L’expérimental ne s’épuise jamais ni le bonheur de le partager.

– Simone Dompeyre, 2022

À propos de la commissaire
Amoureuse de la vie et du cinéma et de l’art expérimental, Simone Dompeyre professeure agrégée, après des études en Philosophie, Lettres Modernes et Histoire de l’art, a enseigné l’analyse filmique et la sémiologie de l’image à des étudiants en audiovisuel, principalement à Toulouse. Membre du cinéma ABC et de la Cinémathèque de Toulouse, elle participe aux journées du GNRC au cinéma Le Cratère. Elle anime des ateliers d’analyse de films, principalement de l’art vidéo, du cinéma expérimental, lors de festivals, sans exclure les Colloques du Documentaire où elle analyse les essais expérimentaux, ou lors de séances particulières pour des publics très divers. Elle a longtemps participé à des formations du Pôle Image, animé des stages d’approche du cinéma mais aussi du théâtre – avec une focalisation sur la didascalie – ainsi qu’à de nombreuses rencontres et jurys concernant le cinéma. Elle a longtemps siégé aux commissions d’attribution de subventions au Comité d’experts du FRAC ainsi qu’à d’autres d’attributions de Résidences d’artistes. Elle rédige de très nombreux articles sur les oeuvres programmées ou tient des conférences concernant l’art expérimental.

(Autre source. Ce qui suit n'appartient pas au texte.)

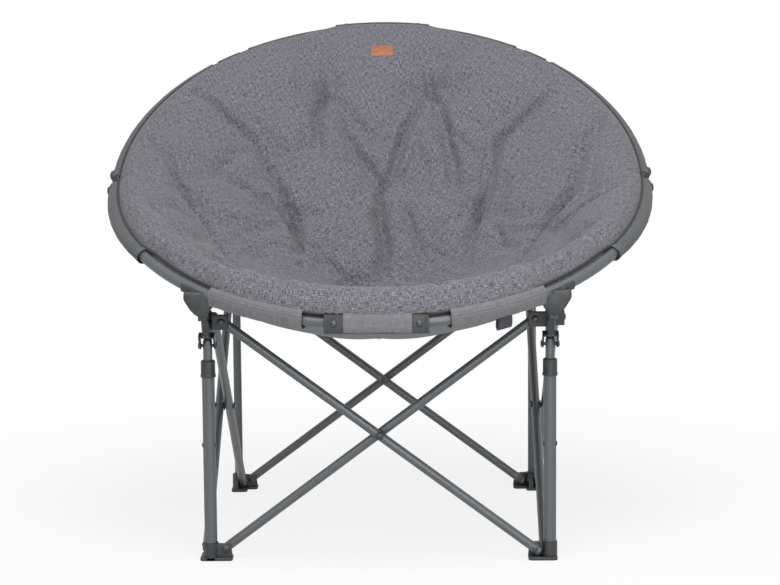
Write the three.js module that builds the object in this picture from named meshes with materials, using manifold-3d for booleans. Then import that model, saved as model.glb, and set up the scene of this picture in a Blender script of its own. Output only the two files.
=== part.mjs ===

Initiatrice des Rencontres Internationales Traverse, elle s’engage très ardemment à faire reconnaître l’expérimental – avec une prédilection pour le footage – et a, très tôt, programmé des performances et des installations dans ses actions qui, entrelacent toujours le film, les installations, les performances et la photographie plasticienne dans une approche intermédiale. Elle en est la présidente et la commissaire artistique depuis 26 ans.